Tom: Got introduced to this band by Charles, one of the team I’m working with at the moment. I Fight Dragons are a rock band that use regular instruments for the main parts and old Nintendo consoles for backing instrumentation. While while that might seem a bit, well, niche… have a listen to this cover. And give it thirty seconds or so to kick in.
Tim: Hmm. Intriguing.
Tom: They do original songs first and foremost, but a cover will always be a more accessible way to introduce a new band to someone. Particularly a cover that’s as ridiculously overblown as this is.
Tim: Yeah, and overblown as it might be, it’s enjoyable enough.
Tom: And yes, the 8-bit noises in the background can be a bit annoying until you get used to them; but they also distinguish it quite well from all the other Huey Lewis covers out there. They might well be a novelty act – but they’re a novelty act with a lot of actual talent backing them up.
The excellent Melodifestivalen tradition of previous-winner-genre-mindfucks
Tom: You remember La Voix, right? It was Sweden’s entry to Eurovision in 2009, and finished in an unjustifiably low 21st place. It’s one of those fantastic crossover opera tracks that make it in occasionally.
Well, at Melodifestivalen the year after, this happened:
Tim: Ah, the excellent Melodifestivalen tradition of previous-winner-genre-mindfucks. Sometimes it fails miserably…

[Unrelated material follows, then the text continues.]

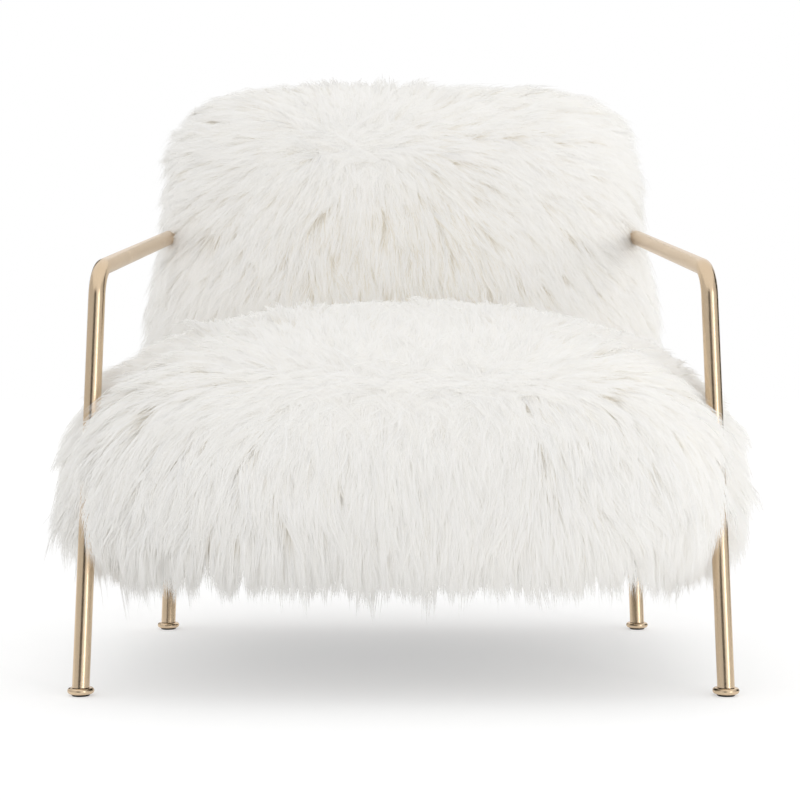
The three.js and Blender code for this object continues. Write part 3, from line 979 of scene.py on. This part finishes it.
STRAND_TWIST = math.radians(20)
STRAND_ROUNDNESS = 0.2


def facing_out(normals, points):
    """The skin's directions, turned level where they point down: fur that hangs there faces out."""
    level = unit(points * np.array([1, 1, 0]))
    return unit(normals + TURNED_LEVEL * ease(-normals[:, 2:], *TURNED_FACING) * level)


def uneven(points, unevenness, seed, rng):
    """About 1: a slow ripple over the surface, and chance at each point."""
    share, wavelength, chance = unevenness
    return 1 + share * ripple(points, wavelength, seed) + rng.normal(0, chance, len(points))


def grow_locks(points, coat):
    """The middle line of each lock of fur from root to tip, the skin's direction, the paleness.

    A lock leaves the skin at its lift over the combed direction, turned by slow ripples and a
    little chance, and bends towards the skin and down as it goes.
    """
    form, seed, count = coat.form, coat.seed, len(points)
    rng = np.random.default_rng(seed)
    _, normals = form.outward(points)
    heading = coat.comb(points, normals)
    across = np.cross(normals, heading)
    near = 1 - ease(from_parting(coat.parting, points), 0.0, PART_WIDTH)
    chance = rng.normal(0, 1, count) * (TURN_DEGREES + PART_TURN_DEGREES * near)
    turn = sum(degrees * ripple(points, wavelength, seed + k)
               for k, (degrees, wavelength) in enumerate(TURN_RIPPLES, start=1))
    turn = np.radians(turn + chance)[:, None]
    heading = np.cos(turn) * heading + np.sin(turn) * across
    lift = coat.lift * uneven(points, LIFT_UNEVENNESS, seed + 3, rng) + PART_LIFT * near
    length = coat.length * uneven(points, LENGTH_UNEVENNESS, seed + 4, rng)
    curl = rng.normal(0, 1, (count, 2))[:, :1]
    # Some locks by chance keep the root colour further towards their tips: painted crease shade
    pale = np.maximum(coat.pale - coat.creases * rng.exponential(1, count), PART_PALENESS * near)
    here = points - ROOT_DEPTH * normals
    places = [here]
    outward = [facing_out(normals, points)]
    for low, high in zip(STRAND_LEVELS, STRAND_LEVELS[1:]):
        share = (low + high) / 2
        angle = np.radians(lift * (1 - FLATTENING * share))[:, None]
        _, away = form.outward(here)
        level = unit(along(away, heading) + NUDGE)
        sway = LOCK_SWAY * math.sin(math.pi * 2 * share) * curl * np.cross(away, level)
        hang = FUR_DROOP * share + FUR_HANG * ease(-away[:, 2:], *HANG_FACING)
        go = np.cos(angle) * level + np.sin(angle) * away + sway + hang * DOWN
        here = here + unit(go) * (length * (high - low))[:, None]
        height, away = form.outward(here)
        loft = LOCK_LOFT[0] + LOCK_LOFT[1] * math.sin(math.pi * min(share + LOFT_AHEAD, 1))
        here = here + np.maximum(loft - height, 0)[:, None] * away
        here = held_off(coat.neighbour, here, NEIGHBOUR_GAP)
        places.append(here)
        outward.append(facing_out(away, here))
    return np.stack(places, axis=1), np.stack(outward, axis=1), pale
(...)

Tom: I’ll assume that’s the reason that Casablanca – and the performances since – appear to have mimed.
Tom: The trouble is, since the Swedish entry is generally always schlager, the new version is generally rock. I’d like to hear a schlager cover of Lordi’s ‘Hard Rock Hallelujah’, say.
Anyway! Casablanca are a supergroup, comprised of members of other Swedish bands – and in my opinion, they knocked it out of the park with this one. Not to everyone’s tastes I admit – all rock vocals and guitar solos – but that ending, with Malena Ernman singing opera and Casablanca’s singer doing harmony lines that weren’t in the original? Makes it all worth it.